EXPORTS OF DOMESTIC WHEAT AND FLOUR
The second step necessary for permanently developing railroad business was a lowering of the charges. This was first brought about during the seventies through unregulated competition between the trunk lines. The fiercest warfare occurred during the years immediately following the entrance of the Baltimore and Ohio and the Grand Trunk railroads into Chicago in 1874. This was some five years after the Pennsylvania and the New York Central had consolidated their through lines to the same point. These two original rivals had already slashed rates indiscriminately. Charges of $1.88 and 82 cents for first-and fourth-class freight from Chicago to New York in 1868, had already for a brief period in the following year dropped to a uniform rate of twenty-five cents for all business. As Hadley justly observes, such rates could not long prevail; and for the next few years nominal rates of one dollar, and one dollar and fifty cents for first class, and sixty and eighty cents for fourth class obtained. The outbreak of open warfare between the Baltimore & Ohio and the Pennsylvania over the charges made by the latter for the use of its lines between Philadelphia and New York, occurred in 1874. Grain rates of sixty cents per hundred pounds from Chicago to New York during 1873 fell to forty cents in 1874 and to thirty cents in 1875. Special or commodity rates were often as low as twelve cents. After a year's truce, only partially observed by the leading participants, discord again prevailed during 1876. The commercial rivalries of seaboard cities now became involved. Different or specially favorable rates had been accorded to Baltimore and Philadelphia as compared with New York since 1869.[12] Rates finally fell lower than ever before. This was especially true of grain. The published rate in March, 1876, was forty-five cents per hundred pounds from Chicago to New York. In May it fell to twenty cents—a rate almost as low as prevails today with all modern improvements in methods of conducting the business. Westbound rates dropped correspondingly. Quotations from New York to Chicago at twenty-five cents per hundred pounds first class, and sixteen cents fourth class were freely given. Actual rates were often much lower than this.

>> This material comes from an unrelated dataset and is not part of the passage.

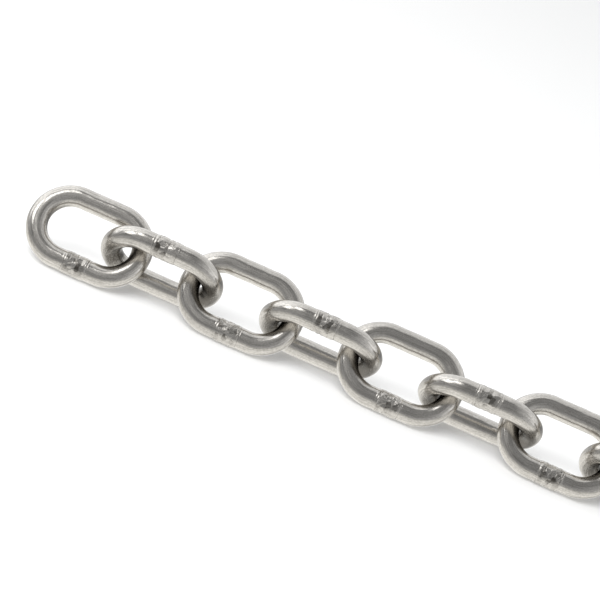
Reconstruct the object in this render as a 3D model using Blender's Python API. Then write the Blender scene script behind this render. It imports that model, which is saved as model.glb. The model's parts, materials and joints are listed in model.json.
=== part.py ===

Rival cities again intervened and finally the whole matter was of necessity referred for arbitration to a commission. Even then both the Erie and the Baltimore & Ohio roads were well advanced on the road to bankruptcy. For us, however, the immediate result of importance was a permanent reduction of the general level of freight rates, not alone for the trunk line territory but for the entire country. The diagram on page [413] shows this plainly. From an average revenue per ton of freight moved one mile of 1.92 cents in 1868, intermittently upheld until 1872, the fall of over one-third to about 1.1 cents in 1882 was sudden and continuous. The end was not yet. The renewed outbreak of a rate war between the trunk lines in 1881 and again in 1884 led to further reductions. The decision in 1882 of the Thurman Commission on Differentials settled nothing.[13] All kinds of traffic were affected. Immigrants were carried from New York to Chicago for $1.00 a head. East-bound grain rates were as low as eight cents. At last, late in 1885, the warfare was terminated by an elaborate pooling agreement. These struggles brought about great reductions in the revenue of the carriers concerned; but declines in rates after this period were, in the main, more gradual, with short intervals of relief interspersed.
One immediate result of these lower freight rates was the impetus given to economy and systematic operation. This is the period when, as we have said, pooling as a device for restraint of competition first appeared in the "Evening" contracts on beef shipments in the West, in the notable Southern Railway & Steamship Association in 1874 and in the trunk line pool in 1877. Agreement between the anthracite coal roads began about 1872 and has continued with increasing effectiveness ever since.[14] This was also the heyday of the through freight lines which were now operating from every important western centre. In 1876 the first attempt at a systematic scheme of rate adjustment between competing localities was made in trunk line territory.[15] Order was indeed emerging out of chaos. In respect of operation, larger locomotives and cars and longer trains were rapidly coming into use. On the Lake Shore the average train load in 1870 was 137 tons. Nine years later it had risen to 213 tons. The widespread substitution of steel for iron rails was not yet to follow for some time. For in 1880 only three-tenths of the mileage of the country was laid with steel. This proportion rose to eight-tenths in 1890. It was doubtless this change during the eighties which made possible the heavy decrease in operating expenses which occurred during the five years subsequent to 1881. It appears, indeed, as if the need of economy was enforced by the decline of rates in progress; but, as usual, the supply of economies waited upon the demand and, in fact, tarried well behind it. To this circumstance may be attributed some of the financial hardships suffered by the roads during the ensuing interval between the reduction of rates during the seventies and the mechanical improvements of the succeeding decade. An incidental result of the rate wars of this period, it may also be noted, was the readjustment of the relative shares of the great seaports in foreign business. Philadelphia, especially, increased its quota of exports from about eleven per cent, in 1860 to over twenty per cent. in 1880. Much of this was gained, however, from the southern ports, as the relative status of Baltimore, New York, and Boston remained about the same.
A second important consequence of the severe decline in railroad rates during the seventies, was the permanent supersession of canals and riverways in favor of railroads as means of transportation. The Erie Canal outlasted all the other artificial water routes, most of which had succumbed to rail competition by the close of the Civil War. But even as late as 1868, practically all of the grain arriving at New York came by canal. The change, when it occurred, came suddenly.